Graph 3: CO2 Emissions per kW of Electricity


It should be obvious now that India does not produce electricity efficiently in terms of emissions. Nor does China (this most people knew already and is due to the massive number of coal power plants they are building). It's worth noting that Brazil, who also gets huge amounts of its electricity from hydro, is so low on the list and Norway isn't even on the list.

So what does it all mean? A lot of economists think that in the next 30 years India will overtake China as the fastest growing economy due to demographic reasons (China's population, due to the one child policy, has peaked and will start to decline. India, on the other hand, is still growing). Right now India's per capita emissions are so low because it's per capita energy use is so low, which is due to the fact that most of the population still lives an agrarian lifestyle. As Dani Rodrik points out here, as countries develop labor moves from agriculture to industry. Industry requires significant increases of energy inputs over pre-modern agriculture. A lot of this energy comes in the form of electricity (factory lights, urban street lights, factory machines, etc). Thus, as India's population urbanizes and industrializes their per capita use of energy, and therefore per capita emissions, will increase. What the third graph says is that for every unit increase in energy usage, their emissions will increase more than anywhere else in the world.
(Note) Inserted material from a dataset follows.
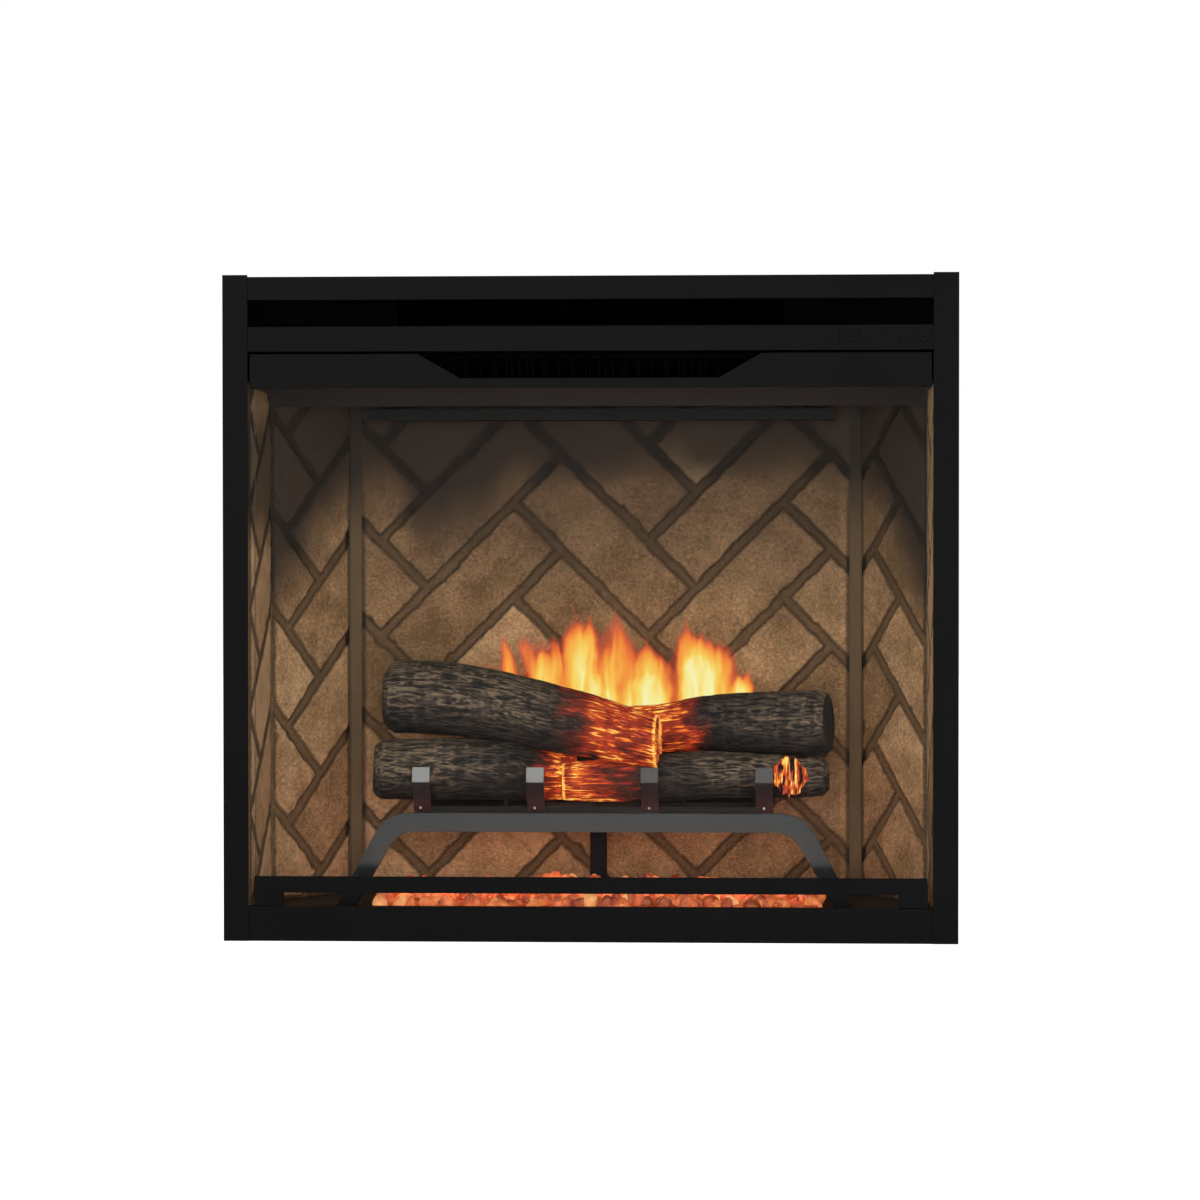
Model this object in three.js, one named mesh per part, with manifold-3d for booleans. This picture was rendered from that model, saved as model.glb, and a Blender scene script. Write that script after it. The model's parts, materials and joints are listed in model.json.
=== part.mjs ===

So the least efficient country in the world in terms of emissions from electricity will also be the fastest growing country in the world. A wonderful combination.

Big picture? It means that global CO2 emissions will increase even faster as India industrializes than they did while China was industrializing. A terrifying thought for anyone who is concerned about atmospheric concentrations of CO2. It also underlines the absolute necessity of getting developing countries on board with any climate agreement. I'm not sure about the scale impacts of India's emissions relative to the developed world but it isn't inconceivable that their development could negate any unilateral efforts to reduce emissions undertaken by the developed world.